We will validate the data on our side and warn you of any corruption issue, but it helps a lot if you follow the format requested above.
Compression
To speed up the data upload part, we highly recommend that you compress your file with GZIP before uploading them to S3.
You can call your file whatever you want it (we recommend event, contact and account). However, please make sure to add the correct extension depending on your file format:
- .json.gz for compressed JSON (recommended)
- .json for uncompressed JSON
- .csv.gz for compressed CSV
- .csv for uncompressed CSV
How to store your file
We recommend that the files you want to share with MadKudu are in a dedicated folder and that you create an IAM policy and role for MadKudu to access these files.
You will also need to set up a recurring push of your data to this folder for MadKudu to score fresh data. This is done by creating distinct files, as described below.
File naming
In the S3 bucket, please upload data into separate folders by date and by objects
{object}/{year}/{month}/{day} where the objects are
- event
- contact
- account
- opportunity
If you use the S3 API, simply “prefix” your destination file name. For example, uploading to "contact/2020/11/20/11:00:00/name_of_file.csv"
will add a file name name_of_file.csv to the contact folder.
Please use this recommended file naming and storing system in the bucket for MadKudu to be able to automatically pull any new file.
s3://bucket_name/object/year/month/day/name_of_file.csv
Compression
To speed up file transfer, you can compress files locally before transferring them to Amazon S3. If you want to compress your files, please use the GZIP compression method and use .gz or .gzip as your file extension (we currently don’t support other methods or other extensions) .
Frequency: setting up a recurring push of data to MadKudu
Depending on how your data will be used in the MadKudu platform, we recommend providing fresh data through that bucket
- every 4 hours or at least twice a day if used in a behavioral model
- in one shot if used for a punctual model training or analysis
For setting up a recurring push of data, please upload a new file for each batch of new records, naming the files as described in File naming.
Please open a ticket here if you have a doubt, we'll be happy to assist you.
Frequently Asked Questions
I'm having an issue with S3 / I don't know how to use S3
Please open a ticket here and we will be happy to assist you.
Your file format doesn’t work for me. What do I do?
If you’re having any issues with the file format, please open a ticket here and we’ll be happy to help.
How often is the data refreshed?
As soon as you drop data to the S3 bucket, expect results to be updated in the Madkudu platform within 6 hours.

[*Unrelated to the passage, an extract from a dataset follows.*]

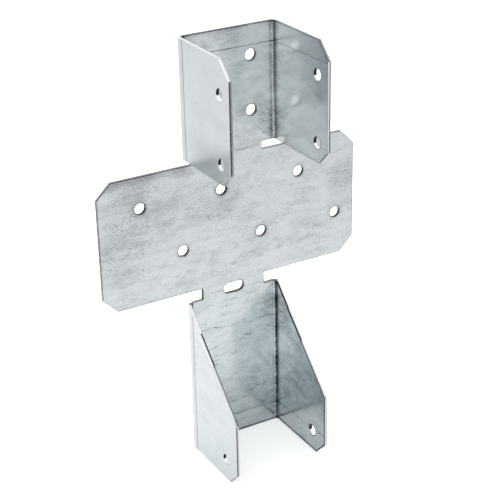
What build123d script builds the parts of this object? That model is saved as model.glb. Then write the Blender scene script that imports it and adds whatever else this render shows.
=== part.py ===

What would happen if I send the same event more than once - will it appear twice in MadKudu?
Our system will deduce the events based on contact_key / event_text / timestamp
. If you send the same event twice, only one will be kept:
- If sent in two separate batches, only the most recent will be kept.
- If sent in the same data batch, first one in the file.
Can we add other attributes to the Contact records?
Yes, please send any attributes you have stored in your user table (except sensitive ones (password, cc number)).
In particular, it is always helpful to get the following:
created_date
lead source
- current plan / value of the plan